Given information:
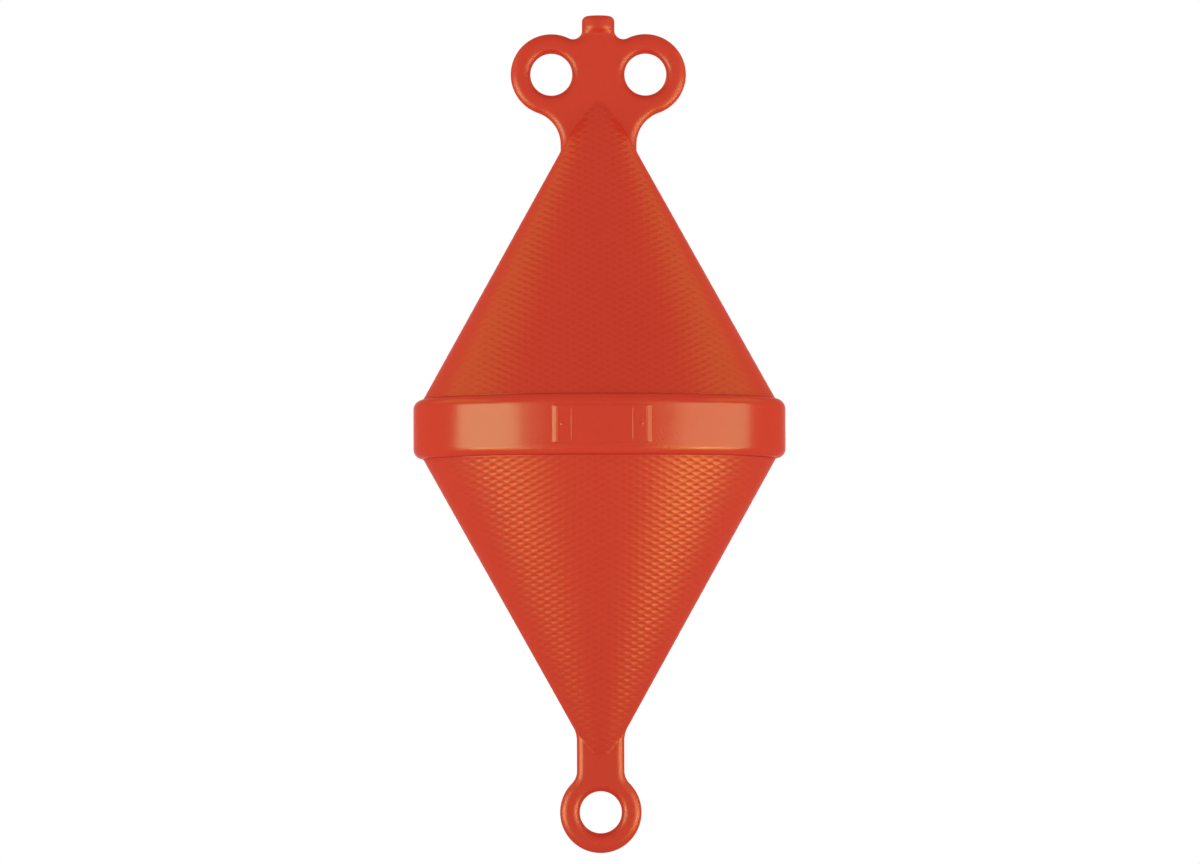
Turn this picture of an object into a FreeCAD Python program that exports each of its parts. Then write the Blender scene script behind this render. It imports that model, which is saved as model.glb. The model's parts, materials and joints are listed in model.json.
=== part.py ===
# Biconical mooring buoy: two cones set base to base on a round belt, a flat head lug with two eyes and a
# filling neck on top, and a flat foot lug with one eye below. Millimetres, +Z up. The origin is on the buoy's
# axis at the middle of the belt, and the three eyes open along Y.
import FreeCAD, Part
import math
import os
import Sketcher
from FreeCAD import Placement, Rotation, Vector

SIZES = (
    ("belt_diameter", 320.0, "outside of the belt"),
    ("belt_height", 51.2, "whole height of the belt"),
    ("belt_edge_radius", 8.5, "round on the belt's top and bottom edges"),
    ("belt_shoulder", 0.2, "flat ledge between the belt's round and the cone"),
    ("cone_half_angle", 29.1, "degrees between a cone's side and the axis"),
    ("cone_tip_diameter", 8.0, "flat tip of each cone, buried in its lug"),
    ("lug_thickness", 17.0, "thickness of the head and foot lugs"),
    ("lug_edge_radius", 6.0, "round along the lugs' outline"),
    ("eye_diameter", 36.0, "hole of each eye"),
    ("eye_rim_radius", 5.5, "round at both ends of an eye's hole"),
    ("eye_ring_diameter", 70.0, "outside of the ring round each eye"),
    ("eye_seat", 1.0, "how far an eye's own piece reaches past its ring"),
    ("head_ring_gap", 11.0, "web between the two head rings"),
    ("head_eye_rise", 8.1, "head eyes above the point that the upper cone's sides run to"),
    ("head_waist_width", 65.4, "width of the head lug where it leaves the cone"),
    ("head_waist_radius", 28.6, "hollow under each head ring"),
    ("head_leg_depth", 20.0, "head lug carried down inside the upper cone below its waist arcs"),
    ("neck_diameter", 28.0, "filling neck"),
    ("neck_length", 11.9, "neck above its seat on the lug"),
    ("neck_top_radius", 5.0, "round on the neck's top edge"),
    ("neck_root_inset", 1.5, "how far the neck's rounded foot ends inside the lug's faces"),
    ("neck_valley_radius", 7.9, "hollow between the neck and each head ring"),
    ("neck_side_inset", 0.2, "how far the lug's edge stays inside the neck's side"),
    ("foot_eye_drop", 31.6, "foot eye below the point that the lower cone's sides run to"),
    ("foot_shank_width", 40.8, "width of the foot lug between cone and ring"),
    ("foot_shoulder_radius", 15.5, "hollow between the shank and the foot ring"),
    ("foot_blend_radius", 27.0, "hollow between the lower cone and the shank"),
    ("foot_blend_inset", 0.1, "how far that hollow runs inside the cone's side"),
    ("foot_root_radius", 20.0, "foot lug's turn back to upright inside the lower cone"),
    ("label_width", 84.0, "blank label panel, across"),
    ("label_margin", 1.0, "between the label panel and each rounded rim of the belt"),
    ("label_relief", 1.0, "label panel's stand above the belt"),
)
size = {name: value for name, value, note in SIZES}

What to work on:
From the data above, extract every line in its exact form.

Reply:
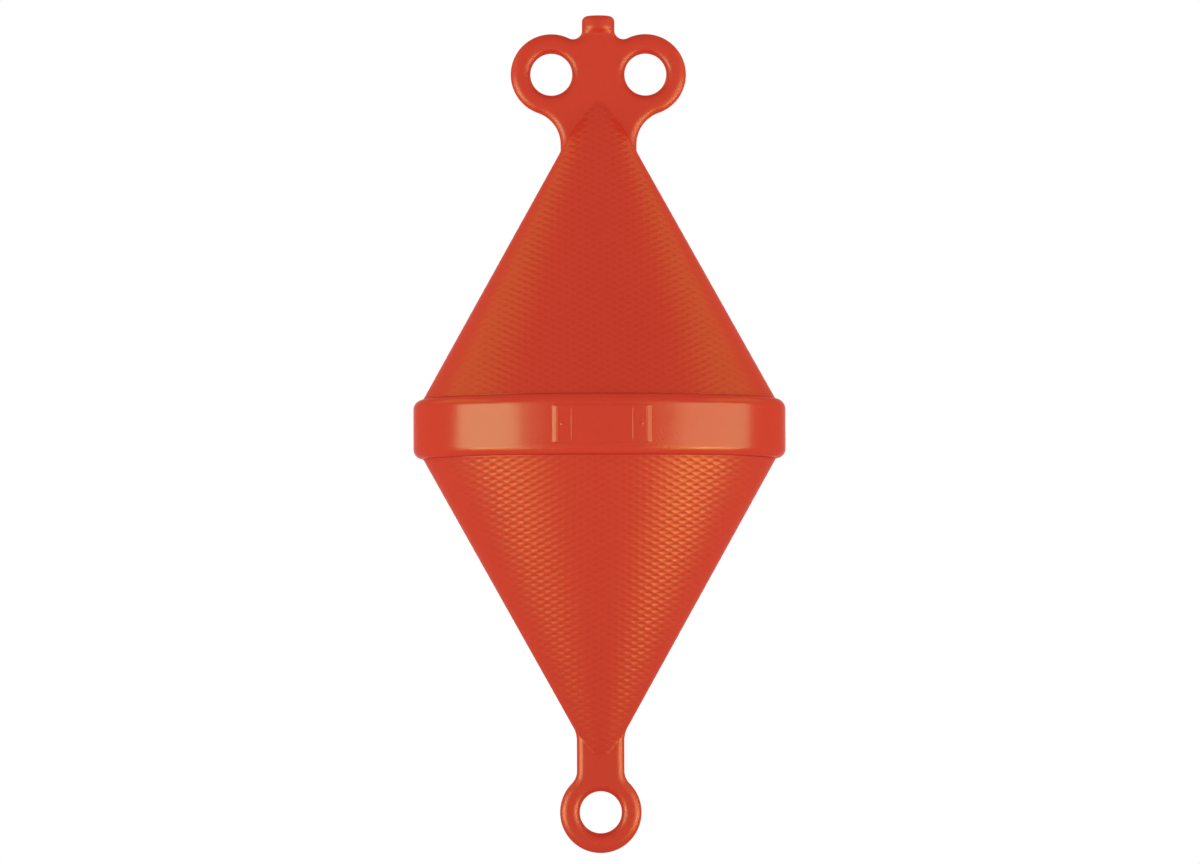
Turn this picture of an object into a FreeCAD Python program that exports each of its parts. Then write the Blender scene script behind this render. It imports that model, which is saved as model.glb. The model's parts, materials and joints are listed in model.json.
=== part.py ===
# Biconical mooring buoy: two cones set base to base on a round belt, a flat head lug with two eyes and a
# filling neck on top, and a flat foot lug with one eye below. Millimetres, +Z up. The origin is on the buoy's
# axis at the middle of the belt, and the three eyes open along Y.
import FreeCAD, Part
import math
import os
import Sketcher
from FreeCAD import Placement, Rotation, Vector

SIZES = (
    ("belt_diameter", 320.0, "outside of the belt"),
    ("belt_height", 51.2, "whole height of the belt"),
    ("belt_edge_radius", 8.5, "round on the belt's top and bottom edges"),
    ("belt_shoulder", 0.2, "flat ledge between the belt's round and the cone"),
    ("cone_half_angle", 29.1, "degrees between a cone's side and the axis"),
    ("cone_tip_diameter", 8.0, "flat tip of each cone, buried in its lug"),
    ("lug_thickness", 17.0, "thickness of the head and foot lugs"),
    ("lug_edge_radius", 6.0, "round along the lugs' outline"),
    ("eye_diameter", 36.0, "hole of each eye"),
    ("eye_rim_radius", 5.5, "round at both ends of an eye's hole"),
    ("eye_ring_diameter", 70.0, "outside of the ring round each eye"),
    ("eye_seat", 1.0, "how far an eye's own piece reaches past its ring"),
    ("head_ring_gap", 11.0, "web between the two head rings"),
    ("head_eye_rise", 8.1, "head eyes above the point that the upper cone's sides run to"),
    ("head_waist_width", 65.4, "width of the head lug where it leaves the cone"),
    ("head_waist_radius", 28.6, "hollow under each head ring"),
    ("head_leg_depth", 20.0, "head lug carried down inside the upper cone below its waist arcs"),
    ("neck_diameter", 28.0, "filling neck"),
    ("neck_length", 11.9, "neck above its seat on the lug"),
    ("neck_top_radius", 5.0, "round on the neck's top edge"),
    ("neck_root_inset", 1.5, "how far the neck's rounded foot ends inside the lug's faces"),
    ("neck_valley_radius", 7.9, "hollow between the neck and each head ring"),
    ("neck_side_inset", 0.2, "how far the lug's edge stays inside the neck's side"),
    ("foot_eye_drop", 31.6, "foot eye below the point that the lower cone's sides run to"),
    ("foot_shank_width", 40.8, "width of the foot lug between cone and ring"),
    ("foot_shoulder_radius", 15.5, "hollow between the shank and the foot ring"),
    ("foot_blend_radius", 27.0, "hollow between the lower cone and the shank"),
    ("foot_blend_inset", 0.1, "how far that hollow runs inside the cone's side"),
    ("foot_root_radius", 20.0, "foot lug's turn back to upright inside the lower cone"),
    ("label_width", 84.0, "blank label panel, across"),
    ("label_margin", 1.0, "between the label panel and each rounded rim of the belt"),
    ("label_relief", 1.0, "label panel's stand above the belt"),
)
size = {name: value for name, value, note in SIZES}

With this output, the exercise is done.